What if I'd rather have a goat than a car?
Sell the goat for money to get a cheaper car lol
I clicked on this one when I saw "Monty Hall" . I immediately knew who he was & loved that show as Kid. Wayne Brady is the Host nowadays I think?
Stopping at 3 minutes... just....OWWWWW!!!!!! ^_^
It's easier to understand if it is assumed that what you choose BY YOURSELF is "always going to be most likely wrong". If Monty doesn't help you, you only have 1 out of 3 chances to get the car and 2 out of 3 chances to get a goat. If you play the game multiple times, which prize are you most likely to get more? The car 🚗or a goat?🐐🐐
A goat because there are 2 goats and only 1 car.
Now let's say you chose a door, and like we talked about it's "always going to be most likely wrong" because you are more likely to choose a goat BUT this time Monty helps you out. Of course Monty won't show you the car or open the door you chose, so he ALWAYS opens the door with a goat. Remember we assumed the door you choose initially is "always going to be most likely wrong" and Monty ALWAYS opens a door with a goat and also not the door you chose, so that means the door that is left is "always going to be most likely correct".

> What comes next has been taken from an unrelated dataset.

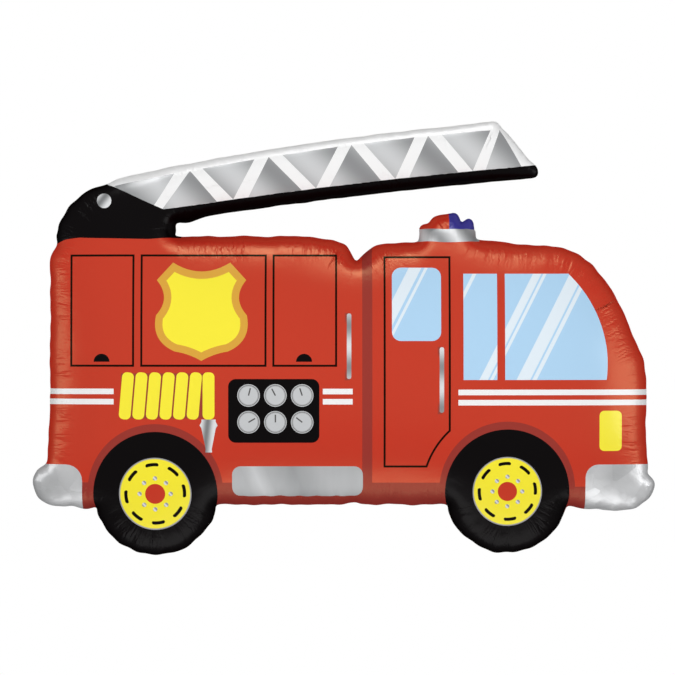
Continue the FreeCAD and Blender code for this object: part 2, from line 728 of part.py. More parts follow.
# name, its prism, the prints that lie over it, its zone, whether it runs over the weld
PRINTS = [
    ("gauge_dials", gauge_dials(), [], "box_side", False),
    ("gauge_board", gauge_board(), ["gauge_dials"], "box_side", False),
    ("hose", hose(), [], "box_side", False),
    ("hose_nozzle", hose_nozzle(), [], "box_side", False),
    ("shield_face", shield_face, [], "box_side", False),
    ("shield_rim", shield_whole, ["shield_face"], "box_side", False),
    ("handles", handles(), [], "film", False),
    ("latches", latches(), [], "box_side", False),
    ("windows", windows(), [], "cab_side", False),
    ("headlamp", card_between("headlamp_prism", *LAMP_PRINT), [], "cab_side", False),
    ("running_board", running_board(), [], "foot", False),
    ("hub_centres", dots, [], "foot", False),
    ("wheel_hubs", hubs, ["hub_centres"], "foot", False),
    ("rear_tyre", rear_tyre, ["wheel_hubs"], "foot", True),
    ("front_tyre", front_tyre, ["wheel_hubs"], "foot", True),
    ("shade", shade(), ["rear_tyre", "front_tyre", "running_board"], "film", True),
    ("stripes", stripes(), [], "film", True),
    ("rear_bumper", bumper_print("rear_bumper", *REAR_BUMPER), [], "foot", True),
    ("front_bumper", bumper_print("front_bumper", *FRONT_BUMPER), [], "foot", True),
    ("pivot_bolt", disc("bolt_prism", PIVOT, f"{TOP} + 53.7", "Sizes.bolt_radius"), [], "roof", False),
    ("turntable", turntable(), ["pivot_bolt"], "roof", True),
    ("beacon_base", base_prism, [], "roof", True),
    ("beacon_red", red_prism, [], "roof", True),
    ("beacon_blue", blue_prism, [], "roof", True),
    ("ladder_panes", panes(), ["turntable"], "roof", False),
    ("ladder_truss", above_rail(), ["ladder_panes", "turntable"], "roof", True),
    ("ladder_rail", rail_space, ["ladder_truss", "turntable", *BEACON_PRINTS], "roof", True),
]


def mirrored(name, piece):
    other = add("Part::Mirroring", name)
    other.Source = piece
    other.Normal = FreeCAD.Vector(0, 1, 0)
    return other


nodes = {}


def keep(name, piece):
    piece.Label = name
    nodes[name] = piece


def keep_pair(name, piece):
    keep(f"{name}_front", piece)
    keep(f"{name}_back", mirrored(f"{name}_mirrored", piece))


prisms = {name: prism for name, prism, *rest in PRINTS}
for name, prism, over, zone, over_weld in PRINTS:
    patch = take("Part::Common", f"{name}_whole", zones[zone], prism)
    for other in over:
        patch = take("Part::Cut", f"{name}_less_{other}", patch, prisms[other])
    if over_weld:
        keep_pair(name, patch)
    else:
        both = add("Part::Compound", f"{name}_both")
        both.Links = [patch, mirrored(f"{name}_mirrored", patch)]
        keep(name, both)
keep_pair("body", take("Part::Cut", "body_patch", front_film, join("all_prints", list(prisms.values()))))

# The weld: the lobes grown by its width, kept where the two films lie flat together.
grown = swollen("grown", "-Sizes.seam_width")
weld_space = block("weld_space", -3 * REACH, 3 * REACH, -3 * REACH, 3 * REACH)
weld_space.setExpression("Width", "Sizes.film_wall")
weld_space.setExpression("Placement.Base.y", "-Sizes.film_wall")
weld = take("Part::Cut", "weld", take("Part::Common", "flat_film", grown, weld_space), outer)
keep("seam_margin", join("both_welds", [weld, mirrored("weld_mirrored", weld)]))


def fold(name, first, last, wide, rise):
    """A strip of film that follows the back of the box from the weld up, between two insets."""
    near = long_lobe(f"{name}_near", box_sections(), f"-({first})")
    far = long_lobe(f"{name}_far", box_sections(), f"-({last})")
    shell = take("Part::Cut", f"{name}_shell", far, near)
    sides = (f"{TAIL} - {wide} / 2", f"{TAIL} + {wide} / 2")
    strip = block(f"{name}_strip", *sides, f"{BOTTOM} - {PAST}", f"{BOTTOM} + {rise}")
    strip.setExpression("Width", f"{REACH} - Sizes.film_wall")
    return mirrored(f"{name}_behind", take("Part::Common", name, shell, strip))


# The filling tail: two plies welded along their sides, with the valve sleeve between them.
inner_ply = "Sizes.tail_clear + Sizes.film_wall"
outer_ply = "Sizes.tail_clear + 2 * Sizes.film_wall"
tail_outside = "Sizes.tail_clear + 3 * Sizes.film_wall"
plies = fold("plies", "Sizes.tail_clear", tail_outside, "Sizes.tail_width", "Sizes.tail_rise")
sleeve = fold("sleeve", inner_ply, outer_ply, "Sizes.valve_width", "Sizes.tail_rise + Sizes.valve_show")
keep("fill_tail", take("Part::Cut", "tail", plies, sleeve))
keep("valve_sleeve", sleeve)

doc.recompute()
for made in doc.Objects:
    if "Invalid" in made.State or "Error" in made.State:
        raise RuntimeError(f"{made.Name} failed: {made.State}")
for name, piece in nodes.items():
    if piece.Shape.isNull() or not piece.Shape.isValid() or piece.Shape.Volume <= 0:
        raise RuntimeError(f"{name} is not a valid solid")

os.makedirs("parts", exist_ok=True)
for name, piece in nodes.items():
    piece.Shape.exportStep(f"parts/{name}.step")
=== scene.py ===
"""A foil balloon printed as a fire engine: two films welded round one outline and filled.

Both films are one mesh. It is cut flat along every printed outline, raised to the filled balloon's
height, and then relaxed with a little spare length along the weld, so that it puckers there as real
film does. Each printed colour is parted from it as a piece of its own.
"""

import math
from functools import reduce

import bpy
import numpy as np
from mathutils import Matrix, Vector, kdtree
from mathutils.geometry import delaunay_2d_cdt


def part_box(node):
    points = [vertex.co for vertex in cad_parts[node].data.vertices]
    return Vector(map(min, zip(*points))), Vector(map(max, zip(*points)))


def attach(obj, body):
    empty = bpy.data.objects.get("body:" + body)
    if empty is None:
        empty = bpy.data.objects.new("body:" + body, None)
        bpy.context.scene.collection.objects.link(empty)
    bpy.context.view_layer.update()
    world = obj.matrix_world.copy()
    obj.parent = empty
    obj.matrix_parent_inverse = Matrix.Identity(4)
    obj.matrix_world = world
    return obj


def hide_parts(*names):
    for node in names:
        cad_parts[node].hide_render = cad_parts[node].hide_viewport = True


bl_info = {
    "name": "Fire Engine Foil Balloon",
    "version": (1, 0, 0),
    "blender": (4, 5, 0),
    "location": "3D View > Sidebar > Balloon",
    "description": "Builds the film, the prints and the studio of a foil balloon",
    "category": "Object",
}

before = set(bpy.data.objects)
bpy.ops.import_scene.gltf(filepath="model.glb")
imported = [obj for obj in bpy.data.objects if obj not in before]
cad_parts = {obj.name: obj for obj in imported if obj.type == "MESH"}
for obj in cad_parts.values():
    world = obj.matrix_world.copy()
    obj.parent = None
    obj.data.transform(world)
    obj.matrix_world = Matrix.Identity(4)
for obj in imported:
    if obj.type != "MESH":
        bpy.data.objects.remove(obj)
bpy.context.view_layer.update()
MM = 0.001
PAST = 0.1  # what runs out over the weld is drawn this much further than the film


# ---------------------------------------------------------------- sizes and colours


def length(name, value, description):
    return bpy.props.FloatProperty(
        name=name, description=description, default=value * MM, unit="LENGTH", precision=4
    )


def number(name, value, description):
    return bpy.props.FloatProperty(name=name, description=description, default=value)


def ink(name, red, green, blue, description):
    """A printed colour, given as it looks on screen."""
    linear = [((c / 255 + 0.055) / 1.055) ** 2.4 if c > 10 else c / 255 / 12.92 for c in (red, green, blue)]
    return bpy.props.FloatVectorProperty(
        name=name, description=description, subtype="COLOR", size=3, default=linear, min=0, max=1
    )


class FilmSizes(bpy.types.PropertyGroup):
    weld_step: length("Step at the weld", 3.0, "Distance between points of the film near the weld")
    inner_step: length("Step inside", 6.2, "Distance between points of the film away from the weld")
    fine_band: length("Fine band", 46.0, "Width of the finer film along the weld")
    round_off: length("Rounding", 6.5, "How far the corners of the outline are rounded")
    margin: length("Welded margin", 5.0, "Width of the welded margin")
    swell: length("Swell", 2.8, "How far the filled film stands out past the weld")
    puff: number("Puff", 0.6, "Height of the filled film against a round section")
    slack: number("Slack", 0.07, "Share of spare length along the weld")
    slack_band: length("Slack band", 34.0, "How far in from the weld the spare length reaches")
    scallop: length("Scallops", 0.5, "How far the weld is drawn in and out by the puckers")
    fold: length("Folds", 1.3, "Height of the first folds, before the film relaxes")
    rounds: bpy.props.IntProperty(name="Rounds", description="Steps of the relaxation", default=260)
    seed: bpy.props.IntProperty(name="Seed", description="Choice of the puckers", default=7)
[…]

With that logic, it always makes sense to switch whatever door is left IF you want to go by the most likely probability to win. If you think your spidey senses are more reliable then go with that. 😂
Hey Infographic show .
Have you ever done BRICS vs European Union?if no.then do this it'll be pretty interesting and your video could hit some couple of million view. Thanks
My head is still spinning..
I don’t get why no channel ever just says, you’re probably gonna get it wrong, so when the other wrong one is opened you switch to the 2/3 chance that that is the right one is the one you didn’t pick and that the one that the show host didn’t open.
I wouldn’t mind a goat. You’d get free milk
Assuming of course, it's a female goat.
You really don't want to try to milk a male goat.